Black Futures Lab recently launched the Black Census Project 2022, which will specifically focus on collecting information about Black people so issues that directly affect will be rectified. According to a news release, the organization is anticipating 200,000 responses from across all 50 states by June, this effort will become the largest survey of Black people conducted in the United States in 157 years, six times the size of the 2018 Black Census. The Black Census will provide the Biden-Harris administration, elected officials, and midterm campaigns irrefutable insights to address the needs of Black communities.

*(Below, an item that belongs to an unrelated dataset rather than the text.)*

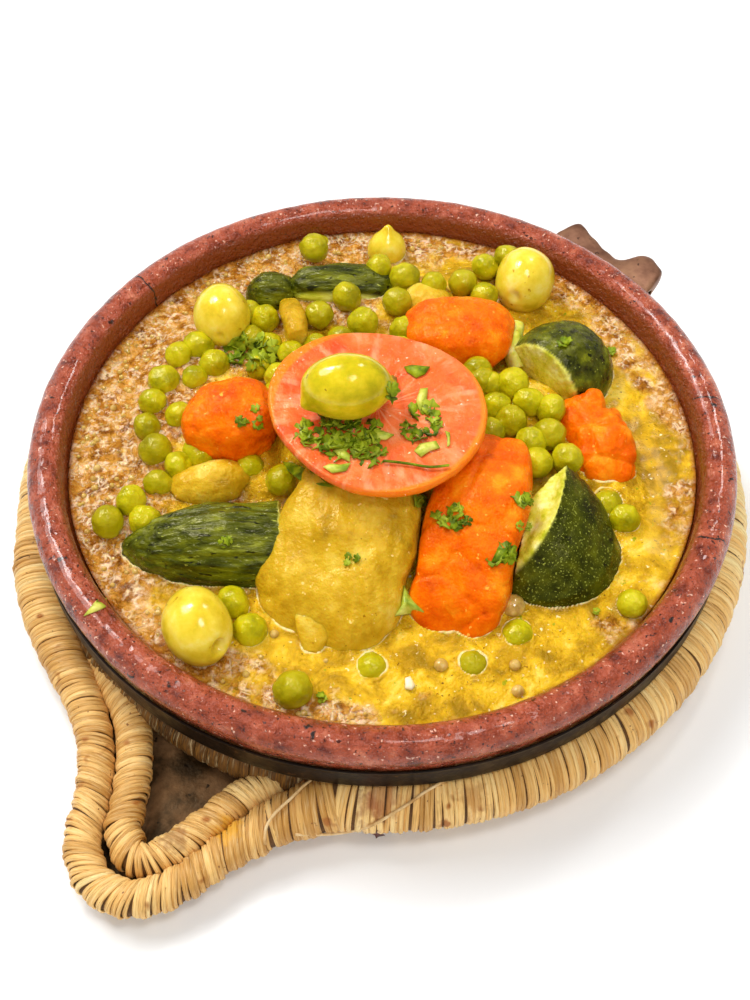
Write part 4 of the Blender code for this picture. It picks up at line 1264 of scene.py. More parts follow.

“If you want to take a pulse on what is happening with the country at large, listen and be responsive to Black communities,” said Alicia Garza, principal and founder of the Black Futures Lab, who began designing the Black Census Project after the 2016 election in a new release. “Black voters are the backbone of the Democratic party; yet our needs are often neglected and deprioritized by our elected officials. Black people are dissatisfied with how elected officials have shown up for us after we changed the balance of power in Washington. If our communities are not experiencing concrete action and tangible change, we risk staying home and not participating at all. In an election season that will determine the direction of the country, we are reminding the entire political apparatus that engaging Black communities early and often is a winning strategy – the Black Census is key to that.”
Black Futures Lab said they will use the findings to shape a robust public policy agenda focused on the lives of Black people, with an anticipated release of an updated Black Agenda by August 2022.
“We are our best messengers on what we want, experience, and need,” said Garza “The Black Census is historic and important—join us and participate so that your voice can be heard, your experience seen, and your needs counted.”